The Second World War

Classic Pamphlet

By Richard Shackleton, published 11th July 2011

The World at War

On 5 September 1939 the German Führer, Adolf Hitler, paid a surprise visit to the corps which was in the forefront of his army's ferocious assault upon Poland. As they passed the remains of a smashed Polish artillery regiment, the corps commander, General Guderian, astonished Hitler by telling him that the destruction was the work of tanks and not, as Hitler had supposed, of dive bombers. ‘I was able to show him', Guderian recalled in his memoirs, ‘that the smallness of our casualties in this battle against a tough and courageous enemy was primarily due to the effectiveness of our tanks. Tanks are a life saving weapon.'

On 12 September 1945 General Sir William Slim, who had led the British 14th Army to victory in Burma, watched the formal surrender of all Japanese forces in Southeast Asia.

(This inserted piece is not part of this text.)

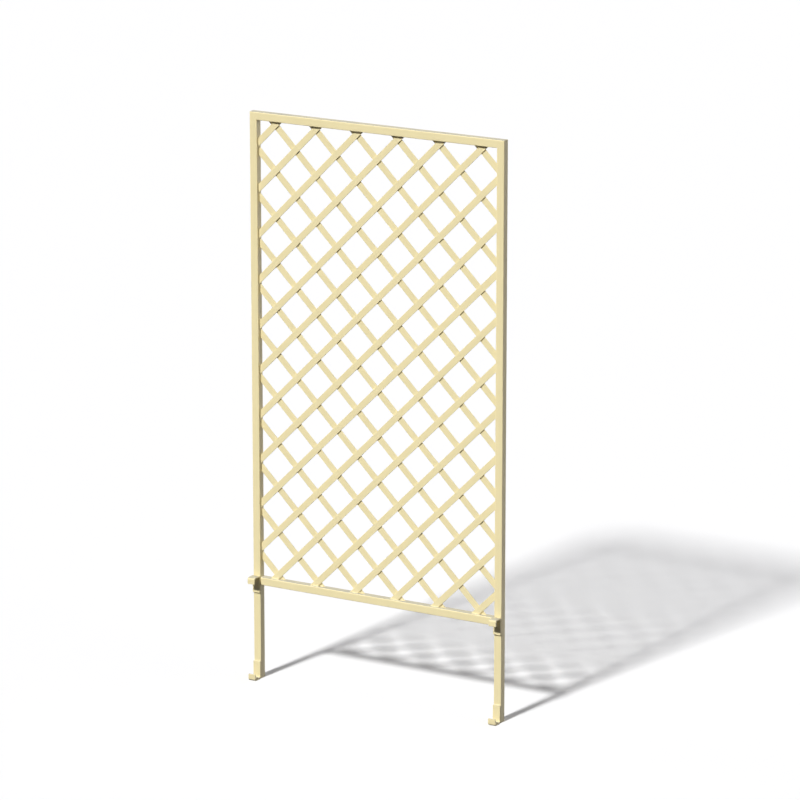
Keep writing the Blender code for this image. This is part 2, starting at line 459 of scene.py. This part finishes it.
def bent_hook(name, node, upside_down):
    """Flat bar bent twice into a hook: a plate up the tube, a top outwards and a lip back down.

    A flat section is carried along a path of three straight runs and two quarter circles, square to it, and
    is drawn in by its own edge at both ends.
    """
    low, high = corners(node)
    radius = HOOK_BEND + HOOK_THICKNESS / 2
    back = FRAME_FRONT - WELD_BITE - HOOK_THICKNESS / 2
    lip = low[1] + HOOK_THICKNESS / 2
    height = high[2] - low[2]
    turn = np.linspace(0, math.pi / 2, BEND_STEPS + 1)
    first = np.stack([back - radius + radius * np.cos(turn), -radius + radius * np.sin(turn)], 1)
    second = np.stack([lip + radius - radius * np.sin(turn), -radius + radius * np.cos(turn)], 1)
    top = -HOOK_THICKNESS / 2
    ends = [height + top, HOOK_LIP + top]
    path = np.concatenate([[[back, -ends[0]], [back, -ends[0] + HOOK_EDGE]], first,
                           second, [[lip, -ends[1] + HOOK_EDGE], [lip, -ends[1]]]])
    outward = np.concatenate([[[1, 0], [1, 0]], np.stack([np.cos(turn), np.sin(turn)], 1),
                              np.stack([-np.sin(turn), np.cos(turn)], 1), [[-1, 0], [-1, 0]]])
    margin = TUBE / 2 - HOOK_EDGE - FLAT_MARGIN
    across, forward, on_edge = flat_section(TUBE, HOOK_THICKNESS, HOOK_EDGE, np.array([-margin, margin]))
    draw = np.ones(len(path))
    draw[[0, -1]] = 1 - HOOK_EDGE / (HOOK_THICKNESS / 2)
    spread = np.ones(len(path))
    spread[[0, -1]] = 1 - HOOK_EDGE / (TUBE / 2)
    centre = (low[0] + high[0]) / 2
    x = centre + across * spread[:, None]
    y = path[:, :1] + outward[:, :1] * forward * draw[:, None]
    z = path[:, 1:] + outward[:, 1:] * forward * draw[:, None] + top
    z = low[2] - z if upside_down else high[2] + z
    edges = np.tile(on_edge, len(path))
    edges[:len(across)] = edges[-len(across):] = 1
    add_piece(name, np.stack([x, y, z], -1).reshape(-1, 3), capped_faces(*x.shape), edges, HOOK_COAT,
              node)


def hooks():
    """A hook level with the bottom rail and one at the foot, on each upright."""
    for side in ("left", "right"):
        bent_hook(f"{side}_upper_clip", f"{side}_rim_hook", upside_down=False)
        bent_hook(f"{side}_lower_clip", f"{side}_foot_hook", upside_down=True)


def weld_beads(name, starts, ends, first_reach, second_reach):
    """Fillet welds, each along a line from its start to its end.

    A section fills the corner between two walls: it bulges from the first reach to the second, and its root
    runs back just inside both walls. Sections follow the line. Their size swells in ripples, as a cosine,
    and shrinks towards both ends with the fifth power of the distance from the bead's middle.
    """
    run = ends - starts
    turned = np.einsum("ij,ij->i", run, np.cross(first_reach, second_reach))[:, None] < 0
    first_reach, second_reach = (np.where(turned, second_reach, first_reach),
                                 np.where(turned, first_reach, second_reach))
    share = np.linspace(0, 1, BEAD_COLUMNS)[:, None, None]
    face = (1 - share) * first_reach + share * second_reach
    face = face * (1 + WELD_BULGE * share * (1 - share))
    root = np.maximum(1 - 2 * share, 0) * first_reach + np.maximum(2 * share - 1, 0) * second_reach
    root = root - WELD_ROOT * (first_reach + second_reach)
    section = np.concatenate([face, root[::-1]])
    step = np.linspace(0, 1, BEAD_RINGS)[:, None, None, None]
    taper = 1 - WELD_TAPER * np.abs(2 * step - 1) ** 5
    swell = taper * (1 + WELD_RIPPLE * np.cos(2 * math.pi * WELD_RIPPLES * step))
    points = np.transpose(starts + step * run + swell * section, (2, 0, 1, 3))
    beads, rings, columns = points.shape[:3]
    one_bead = capped_faces(rings, columns)
    faces = (one_bead + np.arange(beads)[:, None, None] * rings * columns).reshape(-1, 4)
    points = points.reshape(-1, 3)
    add_piece(name, points, faces, np.zeros(len(points)), WELD_COAT)


def bar_end_welds(name, lean, face, forward):
    """Beads where one face of a layer's bars meets the four walls of the frame's opening.

    Heights are counted from the lattice's centre.
    """
    half = BAR_WIDTH / 2 * math.hypot(1.0, lean)
    starts, ends, inwards = [], [], []
    for wall in (-1, 1):
        middle = (wall * INNER_HALF - BAR_OFFSETS) / lean
        low = np.maximum(middle - half / abs(lean), -INNER_REACH)
        high = np.minimum(middle + half / abs(lean), INNER_REACH)
        kept = high - low > WELD_SHORTEST
        for heights, heap in ((low, starts), (high, ends)):
            heap.append(np.stack([0 * heights + wall * INNER_HALF, 0 * heights + face, heights], 1)[kept])
        inwards.append(np.tile([-wall, 0.0, 0.0], (kept.sum(), 1)))
        middle = BAR_OFFSETS + lean * wall * INNER_REACH
        low = np.maximum(middle - half, -INNER_HALF)
        high = np.minimum(middle + half, INNER_HALF)
        kept = high - low > WELD_SHORTEST
        for places, heap in ((low, starts), (high, ends)):
            heap.append(np.stack([places, 0 * places + face, 0 * places + wall * INNER_REACH], 1)[kept])
        inwards.append(np.tile([0.0, 0.0, -wall], (kept.sum(), 1)))
    lift = np.array([0.0, 0.0, INNER_CENTRE])
    inwards = np.concatenate(inwards)
    outwards = np.tile([0.0, forward, 0.0], (len(inwards), 1))
    weld_beads(name, np.concatenate(starts) + lift, np.concatenate(ends) + lift,
               WELD_LEG * inwards, WELD_LEG * outwards)


def rail_end_welds():
    """Beads in the notch beside each upright's round corner, front and back, and one under each rail end."""
    starts, ends, first_reaches, second_reaches = [], [], [], []
    for side in (-1, 1):
        for face in (-1, 1):
            notch = np.array([side * (INNER_HALF + NOTCH_INSET),
                              FRAME_MIDDLE + face * (TUBE / 2 - NOTCH_DEPTH), 0.0])
            starts.append(notch + [0, 0, rail_low[2] + TUBE_CORNER])
            ends.append(notch + [0, 0, rail_high[2] - TUBE_CORNER])
            first_reaches.append([-side * NOTCH_REACH[0], face * NOTCH_FILL, 0])
            second_reaches.append([side * NOTCH_REACH[1], face * NOTCH_FILL, 0])
        below = np.array([side * INNER_HALF, FRAME_MIDDLE, rail_low[2]])
        starts.append(below - [0, TUBE / 2 - TUBE_CORNER, 0])
        ends.append(below + [0, TUBE / 2 - TUBE_CORNER, 0])
        first_reaches.append([-side * WELD_LEG, 0, 0])
        second_reaches.append([0, 0, -WELD_LEG])
    weld_beads("rail_end_welds",
               *(np.array(rows, float) for rows in (starts, ends, first_reaches, second_reaches)))


def hook_welds():
    """A bead across each upright at the free end of a hook's plate: below a rim hook, above a foot hook."""
    starts, ends, first_reaches, second_reaches = [], [], [], []
    for side in ("left", "right"):
        for kind, outward in (("rim", -1), ("foot", 1)):
            low, high = corners(f"{side}_{kind}_hook")
            plate_end = high[2] if outward > 0 else low[2]
            starts.append([low[0] + TUBE_CORNER, FRAME_FRONT, plate_end])
            ends.append([high[0] - TUBE_CORNER, FRAME_FRONT, plate_end])
            first_reaches.append([0, 0, outward * WELD_LEG])
            second_reaches.append([0, -WELD_LEG, 0])
    weld_beads("hook_welds",
               *(np.array(rows, float) for rows in (starts, ends, first_reaches, second_reaches)))


def welds():
    """Beads at the bars' ends, at the ends of the bottom rail, and at the end of each hook's plate."""
    bar_end_welds("front_bar_end_welds", BAR_LEAN, front_low[1], -1.0)
    bar_end_welds("back_bar_end_welds", -BAR_LEAN, back_high[1], 1.0)
    rail_end_welds()
    hook_welds()


def seen_directly(start):
    """1 for rays from the camera, in gloss or through glass, and 0 for the rest."""
    camera, gloss, glass = (start.node("ShaderNodeLightPath", output=ray)
                            for ray in ("Is Camera Ray", "Is Glossy Ray", "Is Transmission Ray"))
    return camera.maths("MAXIMUM", camera.maths("MAXIMUM", camera, gloss), glass)


def make_floor():
    """White floor that keeps the shadow, with a glow where it is seen. It gives the trellis little light."""
    mesh = bpy.data.meshes.new("floor")
    square = np.array([[-1, -1, 0], [1, -1, 0], [1, 1, 0], [-1, 1, 0]]) * FLOOR_REACH
    mesh.from_pydata((square - [0, 0, FLOOR_DROP]).tolist(), [], [[0, 1, 2, 3]])
    material = bpy.data.materials.new("pale_floor")
    material.use_nodes = True
    material.node_tree.nodes.clear()
    start = Socket(material.node_tree)
    seen = seen_directly(start)
    level = FLOOR_BOUNCE + seen * (FLOOR_COLOUR - FLOOR_BOUNCE)
    matt = start.node("ShaderNodeBsdfDiffuse", values={"Color": grey(level)})
    glow = start.node("ShaderNodeEmission", values={"Color": grey(seen * FLOOR_GLOW)})
    both = start.node("ShaderNodeAddShader", values={0: matt, 1: glow})
    start.node("ShaderNodeOutputMaterial", values={"Surface": both})
    mesh.materials.append(material)
    floor = bpy.data.objects.new("floor", mesh)
    bpy.context.scene.collection.objects.link(floor)


def make_sky():
    """White where it is seen. Its light on the trellis is weak all round and stronger low down behind."""
    world = bpy.data.worlds.new("studio")
    world.use_nodes = True
    world.node_tree.nodes.clear()
    start = Socket(world.node_tree)
    seen = seen_directly(start)
    way = start.node("ShaderNodeTexCoord", output="Generated")
    back, up = (start.node("ShaderNodeSeparateXYZ", values={0: way}, output=axis) for axis in (1, 2))
    light = SKY_AROUND + rise(back, *SKY_BACK) * (1 - rise(up, *SKY_HEIGHT)) * SKY_BEHIND
    sky = start.node("ShaderNodeBackground", values={"Color": grey(seen + (1 - seen) * light)})
    start.node("ShaderNodeOutputWorld", values={"Surface": sky})
    bpy.context.scene.world = world


def make_lamp(name, travel, level, spread, colour):
    """A far lamp. Its shadows have an edge as soft as its spread."""
    lamp = bpy.data.lights.new(name, "SUN")
    lamp.energy = math.pi * level
    lamp.angle = math.radians(spread)
    lamp.color = colour
    holder = bpy.data.objects.new(name, lamp)
    holder.rotation_mode = "QUATERNION"
    holder.rotation_quaternion = Vector(travel).to_track_quat("-Z", "Y")
    bpy.context.scene.collection.objects.link(holder)


def make_camera():
    """The camera on a line from its target at the photograph's azimuth and elevation."""
    azimuth, elevation = math.radians(CAMERA_AZIMUTH), math.radians(CAMERA_ELEVATION)
    back = Vector((math.sin(azimuth) * math.cos(elevation), -math.cos(azimuth) * math.cos(elevation),
                   math.sin(elevation)))
    lens = bpy.data.cameras.new("camera")
    lens.lens = LENS
    lens.sensor_width = SENSOR
    lens.clip_end = CAMERA_REACH
    camera = bpy.data.objects.new("camera", lens)
    camera.location = Vector(CAMERA_TARGET) + back * CAMERA_DISTANCE
    camera.rotation_mode = "QUATERNION"
    camera.rotation_quaternion = (-back).to_track_quat("-Z", "Y")
    bpy.context.scene.collection.objects.link(camera)
    bpy.context.scene.camera = camera


frame_tubes()
lattice()
hooks()
welds()
make_floor()
make_sky()
make_lamp("sun", SUN_TRAVEL, SUN_LEVEL, SUN_SPREAD, SUN_COLOUR)
make_lamp("fill", FILL_TRAVEL, FILL_LEVEL, FILL_SPREAD, FILL_COLOUR)
make_camera()
bpy.context.scene.view_settings.view_transform = "Standard"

Knowing all too well of the Japanese treatment of prisoners, he felt no sympathy for them they, in turn, appeared to have no feeling of any sort, until General Itagaki leant forward to attach his seal to the surrender document. ‘As he pressed heavily on the paper', Slim later wrote, ‘a spasm of rage and despair twisted his face. Then it was gone and his mask was as expressionless as the rest. Outside, the same Union Jack that had been hauled down in surrender in 1942 flew again at the masthead.'

Between these two events there had elapsed six years of war, six years of expanding conflict, monstrous crime, appalling suffering, political transformation and unpredictable social change.